What Are Market Dislocations?
Market dislocations occur when prices of assets deviate sharply from their fundamental values due to factors like economic shocks, geopolitical events, or market panic. These situations create opportunities for hedge funds to buy undervalued assets or short overvalued ones, aiming for profit when the market corrects itself.
Common Hedge Fund Strategies During Dislocations
- Long/Short Equity: Hedge funds buy undervalued stocks (long positions) and short overvalued stocks, profiting from the convergence of prices to their true values.
- Event-Driven Strategies: They capitalize on specific corporate events like mergers, acquisitions, or bankruptcies that cause temporary price distortions.
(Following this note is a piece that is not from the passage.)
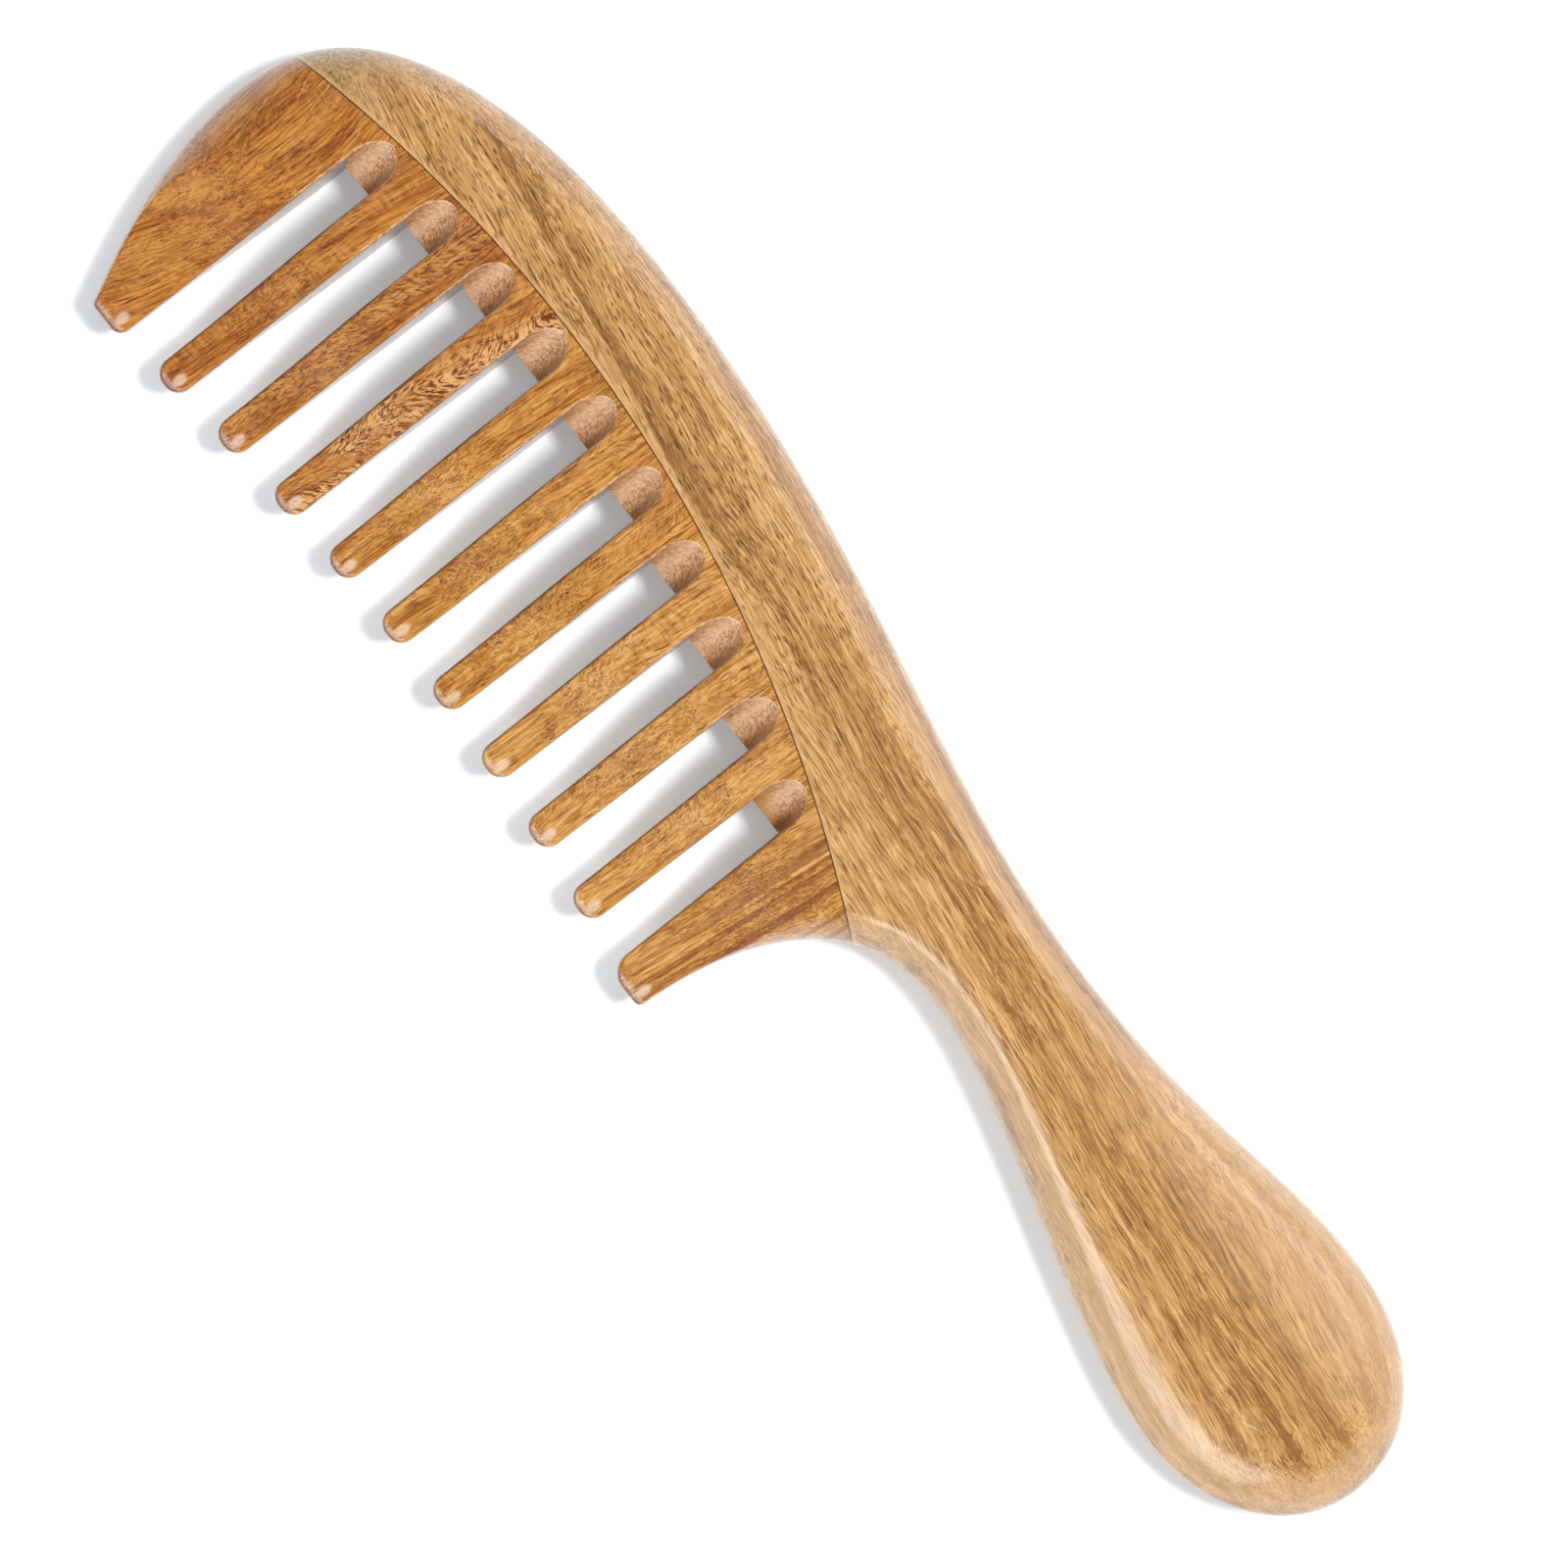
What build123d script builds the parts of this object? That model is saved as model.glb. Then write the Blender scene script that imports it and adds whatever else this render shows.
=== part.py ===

- Credit Strategies: Investing in distressed debt or credit derivatives to profit from the recovery or default scenarios.
- Macro Strategies: Taking positions based on macroeconomic trends, such as currency or interest rate movements, often affected during dislocations.
Tools and Techniques Used
Hedge funds utilize advanced tools like quantitative models, market analysis, and insider information to identify dislocations early. They also employ leverage to amplify gains, though this increases risk. Risk management is crucial, as market dislocations can also lead to significant losses if the market moves against their positions.
Impacts of Hedge Fund Strategies
When hedge funds successfully exploit market dislocations, they help restore market efficiency by correcting mispricings. However, their aggressive strategies can sometimes exacerbate volatility during turbulent times. Understanding these dynamics is essential for regulators, investors, and students studying financial markets.